Finissons par une grande thématique du livre, juive s’il en est : l’exil. Tous vos personnages ou presque l’expérimentent…

Comment se mettre dans la peau de l’exilé ? Mes grands-parents maternels étaient juifs. Ils venaient de Tlemcen. Ils n’ont pas eu l’impression d’être « rapatriés ». Ils étaient plutôt des expatriés, ils ont quitté leur pays. Quand on leur a dit « tu rentres chez toi » ils ne comprenaient pas : ils étaient déjà chez eux en Algérie. J’ai beaucoup parlé de cette dureté là avec mon grand-père. Du fait de recommencer sa vie ailleurs. Pour écrire ce livre, j’ai pensé à ces gens qui laissent tout derrière eux en partant. Comme aux migrants quittant actuellement des zones de guerre.

En bref

Huit années de recherche et d’écriture. C’est le temps qu’il aura fallu à Sylvie Le Bihan pour signer Les Sacrifiés, roman passionné sur fond de guerre d’Espagne et de sabotage de l’idée même d’Europe, par Franco, Mussolini et Hitler.
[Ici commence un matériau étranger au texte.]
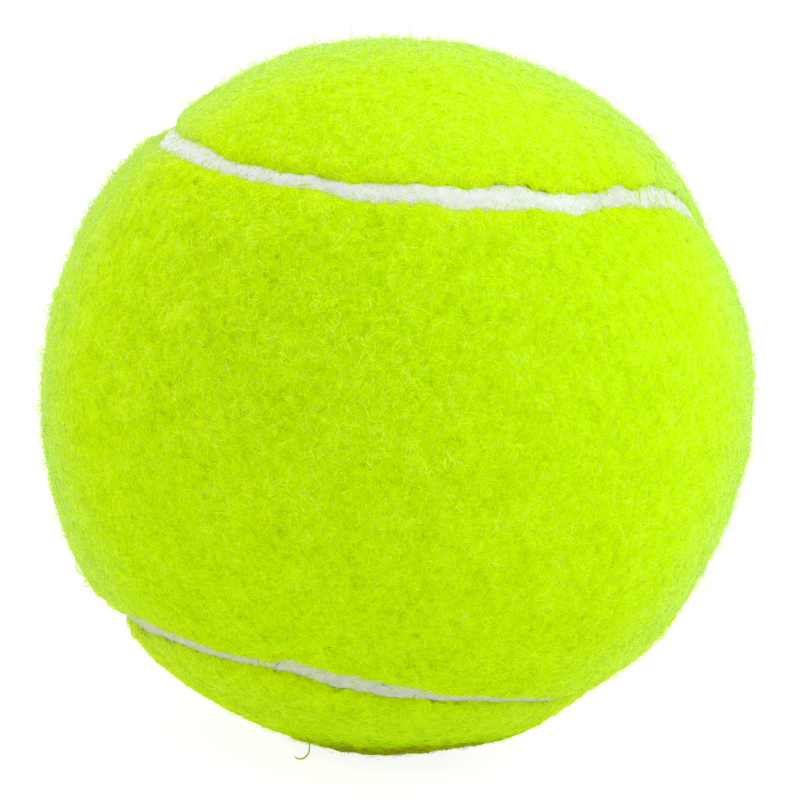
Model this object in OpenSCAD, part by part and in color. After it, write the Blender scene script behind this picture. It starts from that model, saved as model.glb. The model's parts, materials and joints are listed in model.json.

Un livre qui prend d’abord la forme d’une initiation, celle de Juan Ortega, jeune gitan couvé par une star de l’époque, Ignacio Sánchez Mejías, toréador et bientôt homme de lettres. A ses côtés, Juan, cuisinier devenu fidèle confident, va découvrir l’effervescence du Madrid des arts. Une scène haute en couleurs qui abrite mille génies et autant de patronymes demeurés célèbres : Picasso, Dali, Buñuel mais aussi le poète Federico García Lorca auquel l’auteure rend un vibrant hommage. Un monde vibrionnant bientôt englouti par la guerre d’Espagne. Les Sacrifiés ou le récit d’un glissement. Celui de la République vers le nationalisme et de l’idéal progressiste vers la grande boucherie. On lira dès lors la trajectoire de Juan et son incessant exil, de Madrid à Paris en passant par New-York comme une métaphore à peine voilée de l’errance juive. Un livre fresque au souffle passionné.